* Start DATA PROVIDED *

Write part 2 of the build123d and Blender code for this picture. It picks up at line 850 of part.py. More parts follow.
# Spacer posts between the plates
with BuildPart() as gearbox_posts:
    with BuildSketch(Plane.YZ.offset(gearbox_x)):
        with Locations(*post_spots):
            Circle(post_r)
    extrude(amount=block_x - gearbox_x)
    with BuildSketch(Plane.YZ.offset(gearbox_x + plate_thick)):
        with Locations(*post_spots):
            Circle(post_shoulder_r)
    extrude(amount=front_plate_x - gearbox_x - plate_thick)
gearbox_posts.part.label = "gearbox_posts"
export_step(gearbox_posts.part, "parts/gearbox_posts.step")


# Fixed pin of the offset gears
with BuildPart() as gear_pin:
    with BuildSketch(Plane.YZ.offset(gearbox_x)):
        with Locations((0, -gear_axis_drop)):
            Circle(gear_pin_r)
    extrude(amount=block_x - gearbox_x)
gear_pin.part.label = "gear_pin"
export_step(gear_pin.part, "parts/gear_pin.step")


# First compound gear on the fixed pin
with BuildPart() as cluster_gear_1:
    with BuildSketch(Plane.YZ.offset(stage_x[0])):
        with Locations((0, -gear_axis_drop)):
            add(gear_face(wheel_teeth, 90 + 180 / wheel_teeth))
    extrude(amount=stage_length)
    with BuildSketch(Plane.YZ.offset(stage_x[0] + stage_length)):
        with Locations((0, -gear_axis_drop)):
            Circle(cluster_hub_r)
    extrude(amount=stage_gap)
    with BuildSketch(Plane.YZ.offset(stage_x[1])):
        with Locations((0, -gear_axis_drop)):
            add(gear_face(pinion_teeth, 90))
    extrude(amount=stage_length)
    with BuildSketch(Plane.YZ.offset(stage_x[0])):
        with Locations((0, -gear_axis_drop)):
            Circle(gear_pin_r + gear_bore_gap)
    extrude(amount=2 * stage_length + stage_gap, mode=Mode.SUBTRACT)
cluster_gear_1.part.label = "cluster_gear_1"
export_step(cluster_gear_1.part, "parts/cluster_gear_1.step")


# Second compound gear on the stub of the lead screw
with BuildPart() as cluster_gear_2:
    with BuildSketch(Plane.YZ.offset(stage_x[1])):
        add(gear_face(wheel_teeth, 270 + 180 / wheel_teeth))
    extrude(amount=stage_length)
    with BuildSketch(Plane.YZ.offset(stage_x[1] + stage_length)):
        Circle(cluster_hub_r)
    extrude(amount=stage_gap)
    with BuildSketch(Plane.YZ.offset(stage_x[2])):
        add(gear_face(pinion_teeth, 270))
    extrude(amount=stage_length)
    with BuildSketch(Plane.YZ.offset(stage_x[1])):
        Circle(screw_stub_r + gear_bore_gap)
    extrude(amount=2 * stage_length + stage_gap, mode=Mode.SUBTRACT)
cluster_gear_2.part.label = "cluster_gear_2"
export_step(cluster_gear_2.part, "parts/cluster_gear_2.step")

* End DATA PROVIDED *
* Start DATA PROVIDED *

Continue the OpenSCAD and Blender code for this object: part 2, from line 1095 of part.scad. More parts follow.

* End DATA PROVIDED *

THE TASK:
Identify each line in the entries with the word "More" and copy it.

COMPLETE ANSWER:
Write part 2 of the build123d and Blender code for this picture. It picks up at line 850 of part.py. More parts follow.
Continue the OpenSCAD and Blender code for this object: part 2, from line 1095 of part.scad. More parts follow.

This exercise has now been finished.